⟨

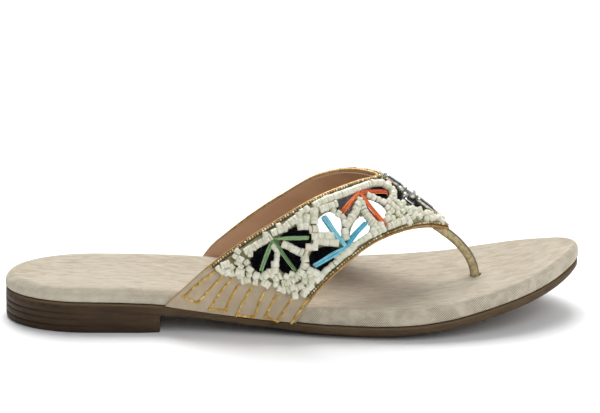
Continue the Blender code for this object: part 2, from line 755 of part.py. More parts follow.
def bead_guides(finish):
    """Guides for the openings in the bead field: the motifs and the jewels."""
    low, high = -GAP, BEAD_TOP + GUIDE_OVER
    guides = [setting_sheet("setting_opening", finish, BEAD_CLEAR, low, high)]
    for motif in MOTIFS:
        for side, mirrored, knot in motif_spots(motif):
            outline = on_wing(motif_opening(motif, mirrored), mirrored)
            count = len(outline)
            fan = [[k, (k + 1) % count, count] for k in range(count)]
            bm = bmesh.new()
            add_plate(bm, outline + [(0.0, 0.0)], fan, knot.bent, low, high)
            guides.append(add_object(f"opening_{motif.name}_{side}", finish, bm))
    return guides


def build_beads(finish):
    """The raised bead field over both wings, as one sheet with openings."""
    grids = {BEAD_TOP: [], GAP: []}
    for i in range(BEAD_ROWS + 1):
        for lift, grid in grids.items():
            row = []
            for c in range(BEAD_COLUMNS + 1):
                start = BEAD_END - BEAD_SLANT * c / BEAD_COLUMNS
                u = start + (1 - 2 * start) * i / BEAD_ROWS
                row.append(strap_point(u, between(u, BEAD_INSET, BEAD_COLUMNS)[c], lift))
            grid.append(row)
    field = shell("bead_field", finish, *grids.values())
    for guide in bead_guides(finish):
        cut(field, guide)


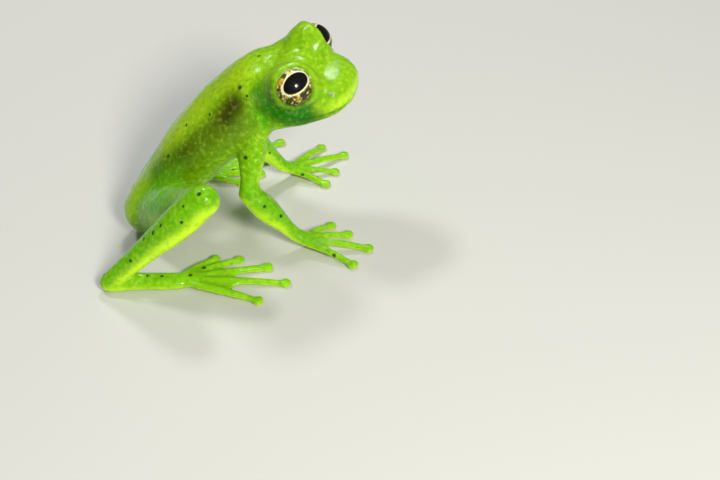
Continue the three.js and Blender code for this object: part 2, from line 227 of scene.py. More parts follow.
eyes = [eyeOf(-1), eyeOf(1)]


# Arms and legs: sizes along each part, as half width and half height, and how they are posed
arm = {
    "root": (16.4, 2.75, -1.1), "upperLong": 5.7, "foreLong": 6.0, "palmLong": 2.3,
    "wristHigh": 1.5, "knucklesHigh": 0.5,
    "upper": [(0, 1.45, 1.45), (0.4, 1.25, 1.25), (0.8, 0.92, 0.92), (1, 0.98, 0.98)],
    "fore": [(0, 0.98, 0.98), (0.3, 1.22, 1.16), (0.8, 0.78, 0.74), (1, 0.72, 0.66)],
    "palm": [(0, 0.7, 0.62), (0.6, 1.0, 0.52), (1, 1.0, 0.42)],
    "fingers": [(4.3, 52), (4.9, 22), (6.6, -4), (6.0, -30)],  # length, heading to the thumb side
    "fingerRoot": (1.3, 0.6, -28),  # distance from the wrist, share of a finger's heading, pitch
    "inPalm": 1.4,  # length of each finger that the palm hides
    "webbed": (0.45, 0.5),  # share of the two outer fingers that their web joins
    "poses": {-1: {"upper": (-118, -64), "fore": -12, "hand": -14},
              1: {"upper": (116, -62), "fore": 6, "hand": 16}},
}
leg = {
    "root": (3.5, 1.8, -0.2), "thighLong": 11.2, "shankLong": 12.9, "tarsusLong": 6.4,
    "heelHigh": 0.85, "ankleHigh": 0.55,
    "thigh": [(0, 2.2, 2.3), (0.35, 2.05, 2.25), (0.75, 1.5, 1.65), (1, 1.4, 1.45)],
    "shank": [(0, 1.4, 1.45), (0.25, 1.6, 1.5), (0.6, 1.15, 1.1), (0.85, 0.92, 0.92), (1, 0.95, 0.95)],
    "tarsus": [(0, 0.95, 0.9), (0.5, 0.85, 0.75), (1, 0.95, 0.62)],
    "toes": [  # length, heading to the inner side, share that is webbed
        (4.2, 46, 0.6), (5.6, 29, 0.68), (7.4, 12, 0.7), (8.9, -4, 0.62), (7.2, -22, 0.72),
    ],
    "toeRoot": (0.55, 2, 0),  # distance from the ankle, share of a toe's heading, pitch
    "inFoot": 0.5,  # length of each toe that the foot hides
    "webFall": 0.9,  # a web reaches less far out on its outer toe
    "poses": {-1: {"thigh": (-66, 35), "shank": 166, "foot": -9.5},
              1: {"thigh": (35, 36), "shank": 190, "foot": 20}},
}
digit = {
    "sizes": [(0, 0.42, 0.4), (0.6, 0.34, 0.32), (1, 0.31, 0.28)],
    "bendAt": 0.55, "arch": 0.28,  # where along it a digit bends, and how much it arches there
    "disc": (0.52, 0.56, 0.31), "discAhead": 0.25, "discHigh": 0.24, "padHigh": 0.24,
    "webHalf": 0.2, "webHollow": 0.25, "webDrop": 0.05,  # half thickness, hollow of the free edge, sag
    "webFrom": 0.05,  # share of the way along its digits where a web starts
}


def digitParts(root, length, heading):
    # a digit that comes down to the floor and ends in a round disc
    tip = stride(root, length, heading, 0)
    tip[2] = digit["padHigh"]
    bend = root + (tip - root) * digit["bendAt"]
    bend[2] = (root[2] + digit["padHigh"]) * 0.5 + digit["arch"]
    pad = stride(tip, digit["discAhead"], heading, 0)
    pad[2] = digit["discHigh"]
    path = {"from": root, "bend": bend, "to": tip, "sizes": digit["sizes"]}
    disc = ballRings(pad, facing(0, heading), digit["disc"], 20, 24)
    return path, [tube(limbRings(path, 40, 20)), tube(disc)]


def web(pathA, pathB, reachA, reachB):
    # skin between two digits: rows across, hollowed at the free edge, made a thin closed plate
    v = np.linspace(digit["webFrom"], 1, 24)[:, None]
    u = np.linspace(0, 1, 12)[None, :]
    hollow = 1 - digit["webHollow"] * np.sin(math.pi * u)
    share = (v * (reachA + (reachB - reachA) * u) * hollow)[..., None]
    middle = curveAt(pathA, share) * (1 - u[..., None]) + curveAt(pathB, share) * u[..., None]
    middle[..., 2] = np.maximum(middle[..., 2] - digit["webDrop"], digit["webHalf"])
    lift = np.array([0, 0, digit["webHalf"]])
    return tube(np.concatenate([middle - lift, (middle + lift)[:, ::-1]], 1))


def armParts(side):
    # upper arm, forearm and palm laid end to end from the shoulder, then fingers out of the palm
    pose = arm["poses"][side]
    place, out, up = arm["root"]
    shoulder = fromSpine(place, 0, out * side, up)
    elbow = stride(shoulder, arm["upperLong"], *pose["upper"])
    wrist = strideTo(elbow, arm["foreLong"], pose["fore"], arm["wristHigh"])
    knuckles = strideTo(wrist, arm["palmLong"], pose["hand"], arm["knucklesHigh"])
    parts = [straight(shoulder, elbow, arm["upper"]), straight(elbow, wrist, arm["fore"]),
             straight(wrist, knuckles, arm["palm"])]
    ahead, fan, pitch = arm["fingerRoot"]
    digits = [
        digitParts(stride(wrist, ahead, pose["hand"] - side * spread * fan, pitch), length - arm["inPalm"],
                   pose["hand"] - side * spread)
        for length, spread in arm["fingers"]
    ]
    return parts, digits, [web(digits[2][0], digits[3][0], *arm["webbed"])]


def legParts(side):
    # thigh, shank and tarsus laid end to end from the hip, then toes with webs between neighbours
    pose = leg["poses"][side]
    place, out, up = leg["root"]
    hip = fromSpine(place, 0, out * side, up)
    knee = stride(hip, leg["thighLong"], *pose["thigh"])
    heel = strideTo(knee, leg["shankLong"], pose["shank"], leg["heelHigh"])
    ankle = strideTo(heel, leg["tarsusLong"], pose["foot"], leg["ankleHigh"])
    parts = [straight(hip, knee, leg["thigh"]), straight(knee, heel, leg["shank"]),
             straight(heel, ankle, leg["tarsus"])]
    ahead, fan, pitch = leg["toeRoot"]
    digits = [
        digitParts(stride(ankle, ahead, pose["foot"] - side * spread * fan, pitch), length - leg["inFoot"],
                   pose["foot"] - side * spread)
        for length, spread, _ in leg["toes"]
    ]
    reaches = [webbed for _, _, webbed in leg["toes"]]
    webs = [web(digits[k][0], digits[k + 1][0], reaches[k], reaches[k + 1] * leg["webFall"])
            for k in range(len(digits) - 1)]
    return parts, digits, webs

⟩

Set exercise> Show every line of the records above that contains the word "code".

Task output>
Continue the Blender code for this object: part 2, from line 755 of part.py. More parts follow.
Continue the three.js and Blender code for this object: part 2, from line 227 of scene.py. More parts follow.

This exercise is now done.